## START Listed entries

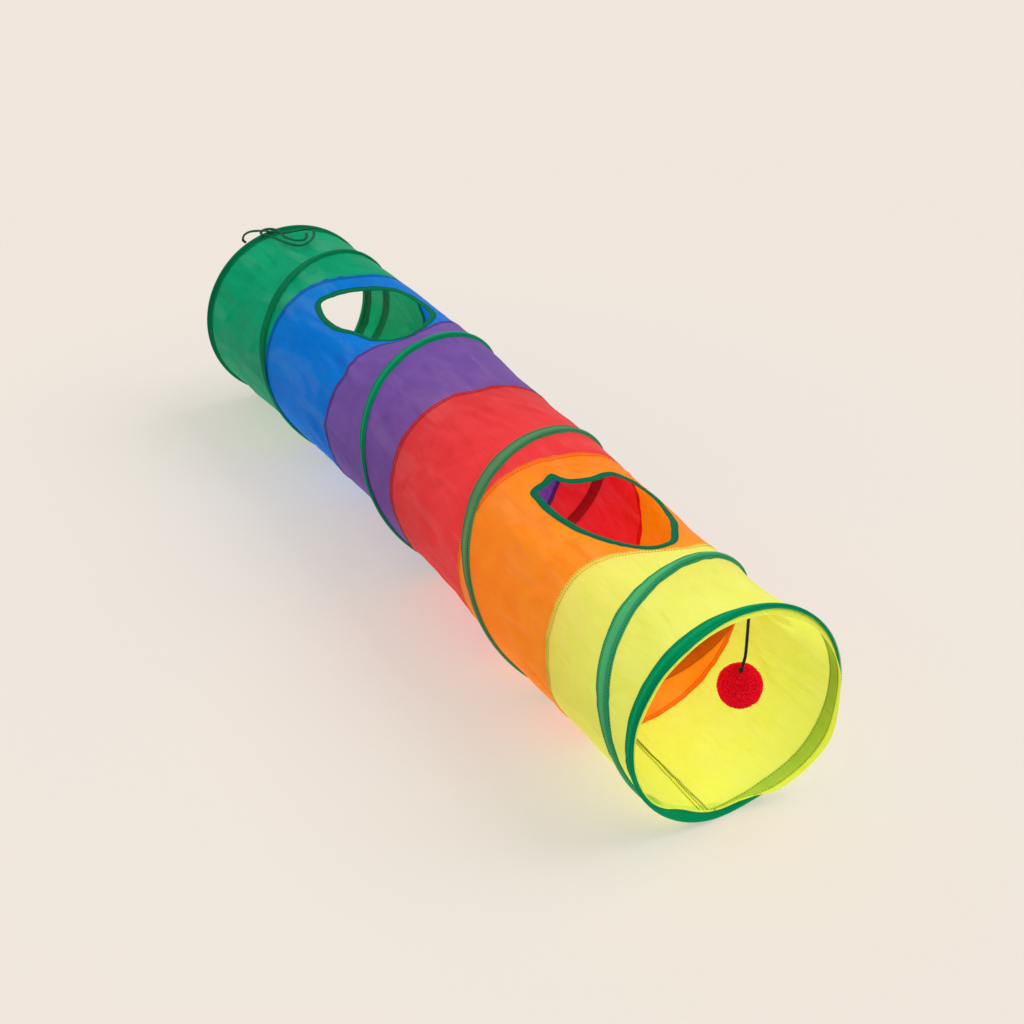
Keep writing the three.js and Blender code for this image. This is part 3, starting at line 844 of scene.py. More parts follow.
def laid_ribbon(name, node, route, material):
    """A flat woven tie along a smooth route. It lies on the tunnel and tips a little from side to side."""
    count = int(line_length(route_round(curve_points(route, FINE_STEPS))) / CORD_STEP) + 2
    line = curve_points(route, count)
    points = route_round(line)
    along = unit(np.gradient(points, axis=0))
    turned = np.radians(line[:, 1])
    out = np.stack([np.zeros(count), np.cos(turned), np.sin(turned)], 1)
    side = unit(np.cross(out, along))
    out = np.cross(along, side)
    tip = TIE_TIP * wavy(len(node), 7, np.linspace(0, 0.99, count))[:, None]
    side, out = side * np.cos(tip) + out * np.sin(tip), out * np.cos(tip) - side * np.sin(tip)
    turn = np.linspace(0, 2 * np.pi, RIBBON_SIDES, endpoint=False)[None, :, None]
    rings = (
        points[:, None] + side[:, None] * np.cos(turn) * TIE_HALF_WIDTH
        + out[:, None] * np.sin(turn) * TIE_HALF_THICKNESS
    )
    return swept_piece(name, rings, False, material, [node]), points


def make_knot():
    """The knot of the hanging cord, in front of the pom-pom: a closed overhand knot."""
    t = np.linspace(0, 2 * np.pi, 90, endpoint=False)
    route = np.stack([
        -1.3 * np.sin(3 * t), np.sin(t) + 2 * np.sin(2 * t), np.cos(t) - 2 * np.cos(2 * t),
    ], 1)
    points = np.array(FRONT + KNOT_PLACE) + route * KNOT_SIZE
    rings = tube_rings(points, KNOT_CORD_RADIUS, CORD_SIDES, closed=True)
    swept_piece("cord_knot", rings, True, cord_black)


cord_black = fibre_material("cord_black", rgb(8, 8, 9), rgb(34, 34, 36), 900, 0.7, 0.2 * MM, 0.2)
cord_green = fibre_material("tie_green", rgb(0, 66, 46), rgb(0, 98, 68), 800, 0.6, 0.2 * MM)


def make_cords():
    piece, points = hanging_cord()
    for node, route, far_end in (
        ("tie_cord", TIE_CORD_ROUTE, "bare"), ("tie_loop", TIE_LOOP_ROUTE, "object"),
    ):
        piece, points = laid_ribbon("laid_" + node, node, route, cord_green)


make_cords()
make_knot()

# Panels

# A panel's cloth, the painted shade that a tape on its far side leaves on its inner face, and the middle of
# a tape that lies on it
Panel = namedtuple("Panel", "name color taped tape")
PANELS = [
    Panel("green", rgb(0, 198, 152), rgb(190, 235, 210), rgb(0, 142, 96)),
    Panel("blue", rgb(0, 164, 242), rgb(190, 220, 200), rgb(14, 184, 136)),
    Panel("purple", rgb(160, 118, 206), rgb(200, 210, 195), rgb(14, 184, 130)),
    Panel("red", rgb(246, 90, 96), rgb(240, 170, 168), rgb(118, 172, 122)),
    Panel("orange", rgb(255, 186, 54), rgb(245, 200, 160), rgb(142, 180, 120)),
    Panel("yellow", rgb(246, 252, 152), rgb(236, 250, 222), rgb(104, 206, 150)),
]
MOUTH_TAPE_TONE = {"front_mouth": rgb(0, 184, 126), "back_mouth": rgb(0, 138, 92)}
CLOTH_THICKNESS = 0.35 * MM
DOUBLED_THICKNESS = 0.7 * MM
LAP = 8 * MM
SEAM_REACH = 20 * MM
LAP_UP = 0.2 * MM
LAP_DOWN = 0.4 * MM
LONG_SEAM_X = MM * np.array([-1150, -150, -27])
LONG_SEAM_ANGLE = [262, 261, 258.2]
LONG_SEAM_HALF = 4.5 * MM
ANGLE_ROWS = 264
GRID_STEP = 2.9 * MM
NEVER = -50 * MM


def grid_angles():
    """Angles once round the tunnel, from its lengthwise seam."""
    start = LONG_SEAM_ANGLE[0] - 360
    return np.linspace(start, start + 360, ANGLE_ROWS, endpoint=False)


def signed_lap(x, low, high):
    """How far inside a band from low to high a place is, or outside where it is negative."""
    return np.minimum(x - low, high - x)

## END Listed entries
## START Listed entries

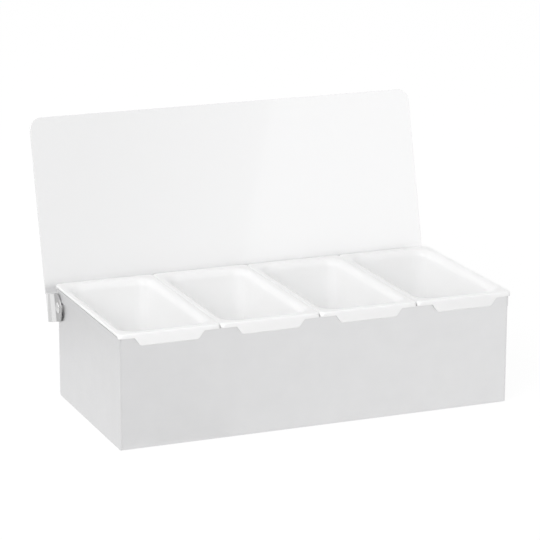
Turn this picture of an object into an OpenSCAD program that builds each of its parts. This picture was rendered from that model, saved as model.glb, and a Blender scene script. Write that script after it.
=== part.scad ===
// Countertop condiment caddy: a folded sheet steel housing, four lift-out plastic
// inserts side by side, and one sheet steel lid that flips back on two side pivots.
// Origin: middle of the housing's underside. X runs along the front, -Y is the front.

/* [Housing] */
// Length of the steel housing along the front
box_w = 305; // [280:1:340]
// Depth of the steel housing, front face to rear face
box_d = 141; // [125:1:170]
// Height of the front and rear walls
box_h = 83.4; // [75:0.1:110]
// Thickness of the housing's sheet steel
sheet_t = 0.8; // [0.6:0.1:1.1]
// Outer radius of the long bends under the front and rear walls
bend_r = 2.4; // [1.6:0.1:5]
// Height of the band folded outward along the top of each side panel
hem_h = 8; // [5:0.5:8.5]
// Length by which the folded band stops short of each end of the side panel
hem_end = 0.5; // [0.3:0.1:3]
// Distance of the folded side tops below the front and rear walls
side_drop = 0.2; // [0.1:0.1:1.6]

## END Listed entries

To be done →
From the listing above, copy every line that holds the string "this".

Full response →
Keep writing the three.js and Blender code for this image. This is part 3, starting at line 844 of scene.py. More parts follow.
Turn this picture of an object into an OpenSCAD program that builds each of its parts. This picture was rendered from that model, saved as model.glb, and a Blender scene script. Write that script after it.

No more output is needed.